Il culto dei morti nel Crotonese oggi siamo a Casabona



 di Maria Lombardo


Il due novembre, chi aveva avuto un lutto in famiglia, preparava “a cucina du prigatoru”, tagliatelle fatte in casa e ceci (troverete la ricetta nel blog Lagane e ceci). Se ne cucinava in abbondanza e veniva data a chiunque ne facesse richiesta. E così, davanti a queste case, si potevano e si possono ancora vedere, code di gente in attesa con una pentola in mano. Sempre nello stesso periodo e con la stessa motivazione, venivano e vengono preparati “i sette piatti”, pasta al sugo con carne. Mentre, in qualsiasi periodo dell’anno, quando viene impastato il pane si preparano “sette pitte” da regalare per l’anima dei propri morti. Un aneddoto racconta che una donna, recatasi al cimitero il giorno dei morti - in quanto solo in quel giorno veniva aperto - per piangere come tradizione sulla tomba del marito - chiese al custode in quale punto del terreno fosse sepolto il marito.
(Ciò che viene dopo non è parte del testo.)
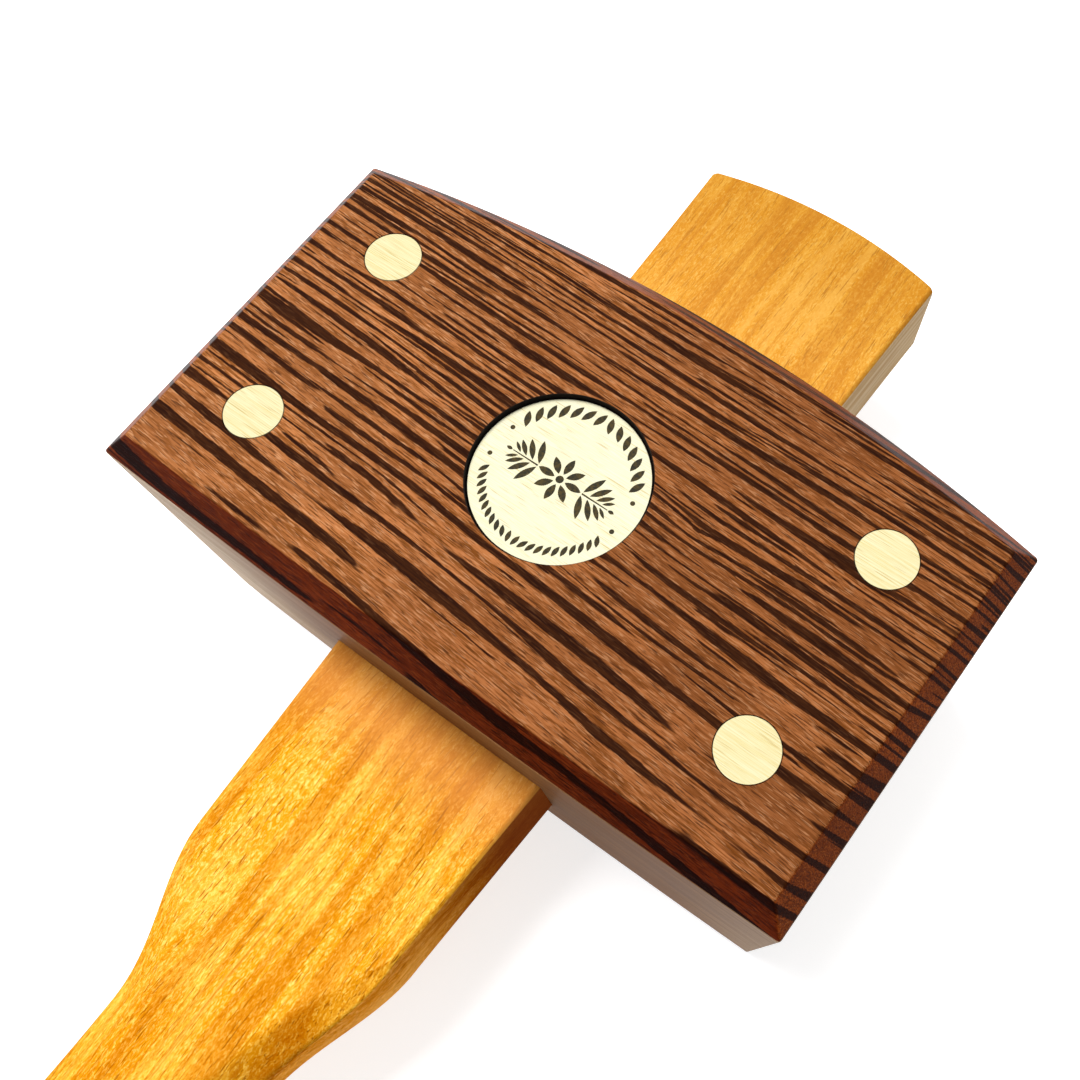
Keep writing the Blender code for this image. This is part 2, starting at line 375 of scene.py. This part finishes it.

Il custode le indicò il luogo e lei, buttata sopra la tomba, si disperò, pianse, si diede morsi, si strappò i capelli. Una volta terminato tutto ciò si ricompose ed uscì. A questo punto il custode esclamò: “Ah.....! finalmente qualcuno ha pianto anche per “zu Giuvanni ‘u cicoriaru”. Insomma cari lettori questo è un rito comune in Calabria ma con sfumature diverse da paese a paese.